The limitations were also clear: the attached USB-C cable was a structural weak point, the 3.5mm output had less power than the 4.4mm jack, and high-impedance dynamic headphones were not always the best match.

The GO link 2 Max appears to stay focused on the same core idea, but with more output power, dual DACs, Dynamic Range Enhancement, THD compensation, and better software support through iFi Nexis.

That is the right direction.

S-Balanced Output, Not a 4.4mm Balanced Jack

ifi-go-link-2-max-front-back

One detail needs to be stated accurately: the GO link 2 Max does not appear to add a 4.4mm balanced headphone output. Instead, it uses iFi’s S-Balanced technology through its 3.5mm headphone output.

iFi says S-Balanced applies balanced circuit principles to a single-ended 3.5mm output to reduce channel crosstalk and improve separation. According to iFi, the implementation cuts crosstalk between channels in half.

That distinction matters because “balanced” gets thrown around in portable audio like free drink tickets at a trade show. This is not the same thing as a 4.4mm balanced output. It is iFi’s own approach to lowering noise and improving separation from a standard headphone jack.

For most users with 3.5mm headphones and IEMs, that is probably more useful than adding another cable standard to the drawer of shame.

Dynamic Range Enhancement and Lower Distortion

The GO link 2 Max also includes Dynamic Range Enhancement, or DRE, which iFi says adds up to 6dB of additional range between the quietest and loudest moments in the music.

iFi also claims its THD compensation reduces distortion by more than 50% compared to the original GO link Max. That is a useful claim, but again, the listening test matters. Measurements can tell part of the story. Headphones, IEM sensitivity, source device behavior, and volume control implementation will tell the rest.

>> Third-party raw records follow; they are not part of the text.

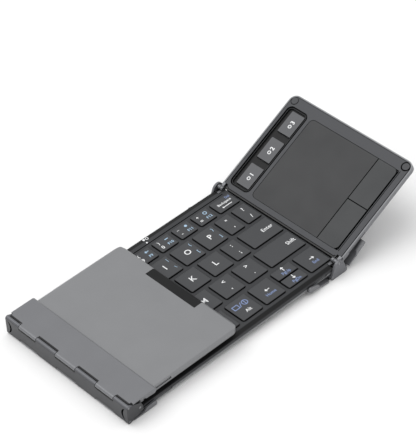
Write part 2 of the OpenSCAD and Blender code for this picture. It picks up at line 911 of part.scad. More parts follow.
base_shell();
base_deck();
base_key_plate();
base_battery();
base_board();
base_screws();
base_lugs();
left_hinge_pins();
right_hinge_pins();
base_cap(0, 3);  // key_0
base_cap(0, 2);  // key_minus
base_cap(0, 1);  // key_equals
base_cap(0, 0);  // key_backspace
base_cap(1, 3);  // key_o
base_cap(1, 2);  // key_p
base_cap(1, 1);  // key_quote
base_cap(1, 0);  // key_slash
base_cap(2, 3);  // key_k
base_cap(2, 2);  // key_l
base_cap(2, 1);  // key_semicolon
base_cap(2, 0);  // key_enter
base_cap(3, 2);  // key_comma
base_cap(3, 1);  // key_period
base_cap(3, 0);  // key_shift
base_cap(4, 3);  // key_alt
base_cap(4, 2);  // key_left
half_cap(true);  // key_up
half_cap(false);  // key_down
base_cap(4, 0);  // key_right
for (i = [4:9]) base_cap(0, i);  // keys_4_to_9
for (i = [4:8]) base_cap(1, i);  // keys_r_to_i
for (i = [4:7]) base_cap(2, i);  // keys_f_to_j
for (i = [3:7]) base_cap(3, i);  // keys_c_to_m
base_cap(4, 4);  // key_space
left_shell();
left_deck();
left_key_plate();
left_lugs();
left_antenna_window();
left_caps(0);  // left_keys_numbers
left_caps(1);  // left_keys_upper
left_caps(2);  // left_keys_home
left_caps(3);  // left_keys_lower
left_caps(4);  // left_keys_thumb
right_shell();
right_deck();
right_lugs();
right_magnets();
touchpad();
click_left();
click_right();
mode_button_1();
mode_button_2();
mode_button_3();
left_spine();
left_wing_upper();
left_wing_lower();
right_spine();
right_wing_base();
right_wing_leaf();
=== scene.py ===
import json
import math

import bmesh
import bpy
from mathutils import Euler, Matrix, Vector


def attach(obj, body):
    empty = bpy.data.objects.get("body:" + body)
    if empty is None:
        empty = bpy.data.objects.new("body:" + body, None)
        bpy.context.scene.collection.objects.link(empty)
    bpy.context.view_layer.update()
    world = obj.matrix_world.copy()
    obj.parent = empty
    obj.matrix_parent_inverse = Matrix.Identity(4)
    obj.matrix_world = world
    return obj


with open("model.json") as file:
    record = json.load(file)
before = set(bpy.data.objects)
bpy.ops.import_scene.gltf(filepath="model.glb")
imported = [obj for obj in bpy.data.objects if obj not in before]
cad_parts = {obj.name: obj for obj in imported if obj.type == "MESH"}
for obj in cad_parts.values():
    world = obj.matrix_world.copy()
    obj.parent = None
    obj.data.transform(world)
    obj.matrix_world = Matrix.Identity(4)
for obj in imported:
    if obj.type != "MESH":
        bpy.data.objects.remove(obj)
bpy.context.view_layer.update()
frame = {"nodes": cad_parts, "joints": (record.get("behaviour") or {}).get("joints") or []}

MM = 0.001
NODES = frame["nodes"]
JOINTS = {j["name"]: j for j in frame["joints"]}


# ---- frames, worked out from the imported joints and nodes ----
# Each has its Y along the seams and its Z out of the surface that it lies on.

def seam_frame(point, angle):
    """A frame at a point, turned by an angle about the seams' direction."""
    return Matrix.Translation(point) @ Matrix.Rotation(angle, 4, "Y")


def raised(place, node):
    """A frame, moved along its Z to the highest point of a node."""
    inverse = place.inverted()
    top = max((inverse @ v.co).z for v in NODES[node].data.vertices)
    return place @ Matrix.Translation((0, 0, top))


def piano_axes(side):
    """Points on the two piano hinges of a side's spine."""
    return [Vector(j["pos_m"]) for name, j in sorted(JOINTS.items())
            if name.startswith(side) and "wing" in name]


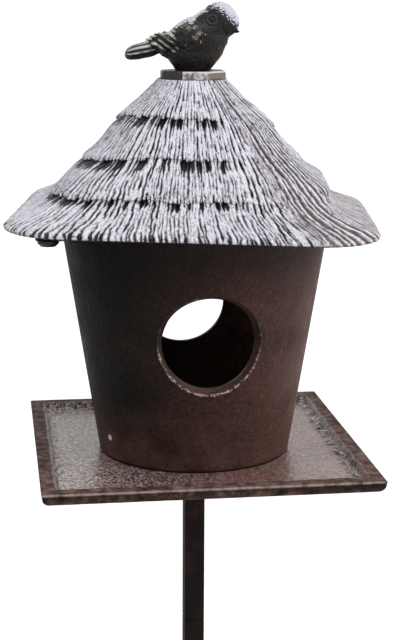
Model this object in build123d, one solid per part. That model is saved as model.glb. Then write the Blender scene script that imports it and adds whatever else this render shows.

iFi Nexis App Support, But Android Gets the Good Stuff

The GO link 2 Max supports the iFi Nexis app, which enables over-the-air firmware updates, selectable digital filters, and volume limiting.

There is a catch: iFi says those Nexis features are exclusive to Android devices. That means iPhone, iPad, and Mac users should not assume they are getting the same app-based control experience.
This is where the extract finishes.